K.K. Mehra vs State on 3 April, 1989

Delhi High Court
K.K. Mehra vs State on 3 April, 1989
Equivalent citations: 1989 (16) DRJ 377
Author: P Bahri
Bench: P Bahri


JUDGMENT

P.K. Bahri, J.

(1) These three petitions have been filed seeking anticipatory bail which have been strongly opposed by the State.

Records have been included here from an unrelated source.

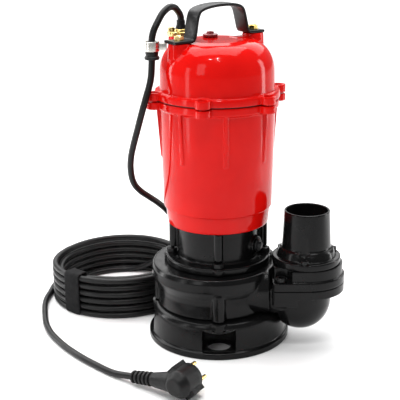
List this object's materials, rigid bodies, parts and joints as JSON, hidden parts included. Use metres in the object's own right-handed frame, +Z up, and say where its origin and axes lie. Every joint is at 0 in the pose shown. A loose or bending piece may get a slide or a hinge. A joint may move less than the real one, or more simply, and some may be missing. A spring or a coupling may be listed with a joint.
{
  "type": "submersible sewage pump",
  "caption": "Upright submersible dirty-water pump: red motor shell on a black cast volute and stand, elbow with check valve and hose tail, strap handle, coiled lead and plug.",
  "frame": {"origin": "on the floor under the middle of the pump with its outlet, the free lead left out", "axes": "+Z up along the motor shaft; +X towards the outlet elbow; -Y is the front that the check valve's long side and the plug face"},
  "size_m": [0.4023, 0.429, 0.42],
  "materials": {
    "red_paint": "glossy enamel over cast metal",
    "black_paint": "semi-gloss enamel over rough sand-cast iron",
    "black_steel": "satin black coating",
    "brass": "polished, yellow",
    "zinc": "bright zinc plating",
    "steel": "machined",
    "electric_steel": "stacked laminations",
    "copper": "varnished winding wire",
    "rubber": "matt",
    "ceramic": "lapped ceramic",
    "plastic": "moulded",
    "iron": "as cast"
  },
  "bodies": {
    "pump": {"base_stand": "black_paint", "bearing_bracket": "iron", "cable_clamp": "zinc", "cable_grommet": "rubber", "capacitor": "plastic", "chamber_screw_1": "black_steel", "chamber_screw_2": "black_steel", "chamber_screw_3": "black_steel", "chamber_screw_4": "black_steel", "coil_tie": "rubber", "cord_coil": "rubber", "cord_drop": "rubber", "cord_lead": "rubber", "cover_gasket": "rubber", "cover_screw_1": "zinc", "cover_screw_2": "zinc", "cover_screw_3": "zinc", "cover_screw_4": "zinc", "cover_screw_5": "zinc", "cover_screw_6": "zinc", "discharge_elbow": "black_paint", "flap_pin": "steel", "gland_bush": "rubber", "gland_plate": "brass", "gland_screw_1": "brass", "gland_screw_2": "brass", "handle": "black_steel", "handle_nut_1": "brass", "handle_nut_2": "brass", "hose_tail": "black_paint", "lower_bearing_outer_ring": "steel", "lower_end_shield": "red_paint", "motor_casing": "red_paint", "motor_top_cover": "red_paint", "oil_chamber": "black_paint", "oil_plug": "black_steel", "plug_body": "rubber", "plug_pin_1": "brass", "plug_pin_2": "brass", "seal_seat": "ceramic", "stator_core": "electric_steel", "suction_plate": "iron", "upper_bearing_outer_ring": "steel", "valve_bolt_1": "black_steel", "valve_bolt_2": "black_steel", "valve_cover": "black_paint", "vent_plug": "red_paint", "volute_casing": "black_paint", "winding_lower": "copper", "winding_upper": "copper"},
    "rotor": {"shaft": "steel", "impeller": "iron", "suction_cutter": "steel", "impeller_nut": "steel", "seal_rotating": "steel", "rotor_core": "electric_steel", "lower_bearing_inner_ring": "steel", "upper_bearing_inner_ring": "steel"},
    "flap": {"valve_flap": "rubber"}
  },
  "joints": [
    {"name": "rotor_spin", "type": "hinge", "parent": "pump", "child": "rotor", "pos_m": [-0.0335, 0, 0.15], "axis": [0, 0, 1], "continuous": true},
    {"name": "check_valve_flap", "type": "hinge", "parent": "pump", "child": "flap", "pos_m": [0.0465, -0.03, 0.0873], "axis": [0, -1, 0], "range_deg": [0, 38]}
  ]
}
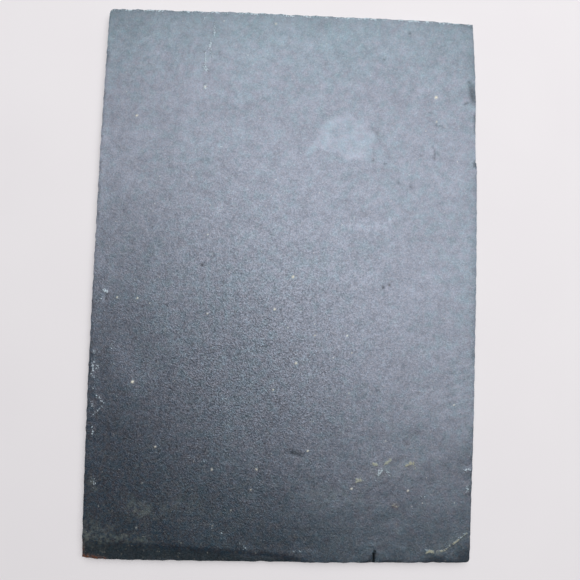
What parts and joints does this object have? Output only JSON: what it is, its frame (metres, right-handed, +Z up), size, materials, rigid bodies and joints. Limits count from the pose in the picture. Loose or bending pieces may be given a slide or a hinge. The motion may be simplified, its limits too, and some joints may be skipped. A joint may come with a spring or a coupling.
{
  "type": "stone slab",
  "caption": "Thin rectangular slab of dark blue-grey riven stone with hand-dressed edges, a chipped rim and a flat underside to rest on.",
  "frame": {"origin": "middle of the flat underside", "axes": "+Z up out of the riven face, +Y along the long side, +X across the slab"},
  "size_m": [0.2105, 0.3017, 0.005],
  "materials": {
    "slate": "riven, matte, with a soft sheen at low angles"
  },
  "bodies": {
    "root": {"stone_slab": "slate"}
  },
  "joints": []
}
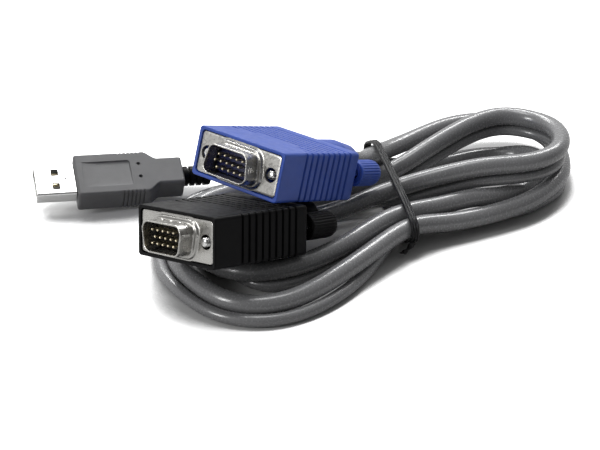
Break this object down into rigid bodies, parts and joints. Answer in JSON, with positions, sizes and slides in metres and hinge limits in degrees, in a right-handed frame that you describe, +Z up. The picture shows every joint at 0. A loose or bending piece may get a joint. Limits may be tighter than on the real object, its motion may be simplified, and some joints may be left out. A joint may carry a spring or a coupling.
{
  "type": "kvm cable",
  "caption": "Twin video and USB cable for a keyboard and screen switch, wound into a tied hank, with D-shaped video plugs whose thumbscrews turn, and a USB plug.",
  "frame": {"origin": "on the surface that the cable lies on, under the middle of its box", "axes": "+X along the hank from the plugs' end to the far loops, +Y away from the picture's viewer, +Z up"},
  "size_m": [0.1745, 0.1186, 0.0429],
  "materials": {
    "blue_moulding": "satin moulded",
    "black_moulding": "satin moulded",
    "grey_moulding": "fine matte texture",
    "nickel": "nickel plated",
    "bright_steel": "bright plated",
    "gold": "thin gold plate",
    "navy_insulator": "moulded",
    "black_insulator": "moulded",
    "white_tongue": "moulded",
    "cord_jacket": "smooth satin jacket",
    "tie_strip": "ribbed strip"
  },
  "bodies": {
    "cable": {"blue_hood": "blue_moulding", "blue_shell": "nickel", "blue_insulator": "navy_insulator", "blue_pin_01": "gold", "blue_pin_02": "gold", "blue_pin_03": "gold", "blue_pin_04": "gold", "blue_pin_05": "gold", "blue_pin_06": "gold", "blue_pin_07": "gold", "blue_pin_08": "gold", "blue_pin_09": "gold", "blue_pin_10": "gold", "blue_pin_11": "gold", "blue_pin_12": "gold", "blue_pin_13": "gold", "blue_pin_14": "gold", "blue_pin_15": "gold", "black_hood": "black_moulding", "black_shell": "nickel", "black_insulator": "black_insulator", "black_pin_01": "gold", "black_pin_02": "gold", "black_pin_03": "gold", "black_pin_04": "gold", "black_pin_05": "gold", "black_pin_06": "gold", "black_pin_07": "gold", "black_pin_08": "gold", "black_pin_09": "gold", "black_pin_10": "gold", "black_pin_11": "gold", "black_pin_12": "gold", "black_pin_13": "gold", "black_pin_14": "gold", "black_pin_15": "gold", "usb_body": "grey_moulding", "usb_shell": "bright_steel", "usb_tongue": "white_tongue", "usb_boot": "black_moulding", "usb_contact_1": "gold", "usb_contact_2": "gold", "usb_contact_3": "gold", "usb_contact_4": "gold", "video_cord": "cord_jacket", "usb_cord": "cord_jacket", "tie": "tie_strip"},
    "blue_thumbscrew_left": {"blue_screw_left": "bright_steel", "blue_knob_left": "blue_moulding"},
    "blue_thumbscrew_right": {"blue_screw_right": "bright_steel", "blue_knob_right": "blue_moulding"},
    "black_thumbscrew_left": {"black_screw_left": "bright_steel", "black_knob_left": "black_moulding"},
    "black_thumbscrew_right": {"black_screw_right": "bright_steel", "black_knob_right": "black_moulding"}
  },
  "joints": [
    {"name": "blue_left_turn", "type": "hinge", "parent": "cable", "child": "blue_thumbscrew_left", "pos_m": [-0.02903, -0.01573, 0.03507], "axis": [-0.6145, -0.702, 0.36], "continuous": true},
    {"name": "blue_right_turn", "type": "hinge", "parent": "cable", "child": "blue_thumbscrew_right", "pos_m": [-0.00997, -0.03187, 0.03613], "axis": [-0.6145, -0.702, 0.36], "continuous": true},
    {"name": "black_left_turn", "type": "hinge", "parent": "cable", "child": "black_thumbscrew_left", "pos_m": [-0.04541, -0.03745, 0.02079], "axis": [-0.7097, -0.6572, 0.2538], "continuous": true},
    {"name": "black_right_turn", "type": "hinge", "parent": "cable", "child": "black_thumbscrew_right", "pos_m": [-0.0278, -0.05415, 0.02681], "axis": [-0.7097, -0.6572, 0.2538], "continuous": true}
  ]
}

(2) On a complaint made by Shri P.K. Tripathi, Commissioner (Land) of D.D.A., a case under Section 420, 468, 471 and 120B, T.P.C.has been registered. It has been alleged in this complaint that on the basis of wills and nominations, certain mutations of the plots have been obtained from the D.D.A. by practicing fraud by certain Management Committees of the co-operative societies in complicity with certain officials of the D.D.A. which have deprived the D.D.A. of huge amount which the D.D.A. was entitled to get as 50% of the unearned increase in the value of the plot on the plot being sold or transferred by the original allottee in favor of other persons who are neither blood relations nor actual heirs of the original allottee. Then certain specific instances of such fraud having been practiced were quoted and request was made that a complete and through investigation be made to book the offenders who had played such fraud in causing huge losses to the D.D.A.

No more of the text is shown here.